Und allzu häufig werden vollmundige Ankündigungen nicht eingelöst. So soll die Lektüre der "Antigone" des Sophokles uns "einiges über die Psyche der Frauen" erzählen. Als Ergebnis bleibt schließlich: "Der Kampf der Frauen sieht meist anders aus als der der Männer. Es mag sein, daß bei den Griechen das archaische Bild der Frau, die das Feuer hüten muß, solange der Mann auf der Jagd ist, Denken und Handeln geprägt hat."

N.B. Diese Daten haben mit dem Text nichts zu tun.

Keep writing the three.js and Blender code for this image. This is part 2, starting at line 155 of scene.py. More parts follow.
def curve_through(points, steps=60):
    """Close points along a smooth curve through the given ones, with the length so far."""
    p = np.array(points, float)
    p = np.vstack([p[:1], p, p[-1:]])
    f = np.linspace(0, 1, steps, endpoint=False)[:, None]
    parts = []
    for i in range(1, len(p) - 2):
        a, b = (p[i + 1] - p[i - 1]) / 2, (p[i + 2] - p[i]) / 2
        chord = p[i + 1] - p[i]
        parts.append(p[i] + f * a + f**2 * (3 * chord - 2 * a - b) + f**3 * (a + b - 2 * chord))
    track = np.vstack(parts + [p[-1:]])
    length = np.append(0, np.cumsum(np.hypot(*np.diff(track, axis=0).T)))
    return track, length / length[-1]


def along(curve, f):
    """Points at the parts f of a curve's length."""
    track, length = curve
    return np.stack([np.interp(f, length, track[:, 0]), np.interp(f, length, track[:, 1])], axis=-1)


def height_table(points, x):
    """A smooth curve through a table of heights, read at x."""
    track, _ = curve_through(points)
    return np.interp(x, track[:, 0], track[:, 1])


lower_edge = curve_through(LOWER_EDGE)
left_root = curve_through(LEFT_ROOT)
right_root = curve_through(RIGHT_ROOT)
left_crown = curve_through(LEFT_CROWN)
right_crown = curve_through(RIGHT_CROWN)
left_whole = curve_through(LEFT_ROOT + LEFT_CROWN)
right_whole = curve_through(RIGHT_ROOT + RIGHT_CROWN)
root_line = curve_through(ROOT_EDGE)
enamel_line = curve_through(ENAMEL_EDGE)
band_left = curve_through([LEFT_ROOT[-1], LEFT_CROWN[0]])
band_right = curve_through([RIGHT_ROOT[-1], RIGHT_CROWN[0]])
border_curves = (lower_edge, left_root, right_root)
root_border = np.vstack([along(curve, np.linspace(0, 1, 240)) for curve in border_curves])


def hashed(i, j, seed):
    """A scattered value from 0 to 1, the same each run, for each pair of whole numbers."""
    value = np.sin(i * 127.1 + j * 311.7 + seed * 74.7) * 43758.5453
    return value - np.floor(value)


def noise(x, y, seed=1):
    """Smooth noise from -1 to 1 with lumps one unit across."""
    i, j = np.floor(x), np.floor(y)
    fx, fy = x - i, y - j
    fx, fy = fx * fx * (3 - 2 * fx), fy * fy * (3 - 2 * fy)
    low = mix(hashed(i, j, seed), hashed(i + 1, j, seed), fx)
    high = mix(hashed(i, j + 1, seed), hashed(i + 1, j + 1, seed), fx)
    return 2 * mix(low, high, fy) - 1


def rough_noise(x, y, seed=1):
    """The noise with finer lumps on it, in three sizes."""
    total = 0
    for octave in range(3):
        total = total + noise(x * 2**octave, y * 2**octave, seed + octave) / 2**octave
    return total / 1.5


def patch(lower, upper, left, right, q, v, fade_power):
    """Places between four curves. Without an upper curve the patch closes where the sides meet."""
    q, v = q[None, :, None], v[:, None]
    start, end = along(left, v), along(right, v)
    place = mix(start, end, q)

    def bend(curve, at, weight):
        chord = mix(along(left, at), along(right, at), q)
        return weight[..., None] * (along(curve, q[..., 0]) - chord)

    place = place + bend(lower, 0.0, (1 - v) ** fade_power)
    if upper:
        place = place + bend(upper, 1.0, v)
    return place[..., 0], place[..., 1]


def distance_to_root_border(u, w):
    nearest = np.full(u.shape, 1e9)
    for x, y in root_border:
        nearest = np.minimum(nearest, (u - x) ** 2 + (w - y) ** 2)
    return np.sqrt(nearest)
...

Die "AGNAs", die "akademisch gebildeten Neo-Analphabeten", als die der Autor die junge Generation identifiziert, werden durch solche Bücher sicher nicht zum Lesen verführt. Das aber sollte das vorrangige Ziel eines Kulturpessimisten sein. Wer einen Moralapostel auf hohem Niveau lesen will, der genau dies über Jahre hinweg in einer an der Jugend orientierten Satirezeitschrift geleistet hat, der greife zu einem Buch von Max Goldt. ANDREAS PLATTHAUS

Frieder Lauxmann: "Mit Hegel auf der Datenautobahn". Über die Freude an geistigen Zusammenhängen. Nymphenburger Verlagshandlung, München 1996. 304 S., Abb., geb., 29,90 DM.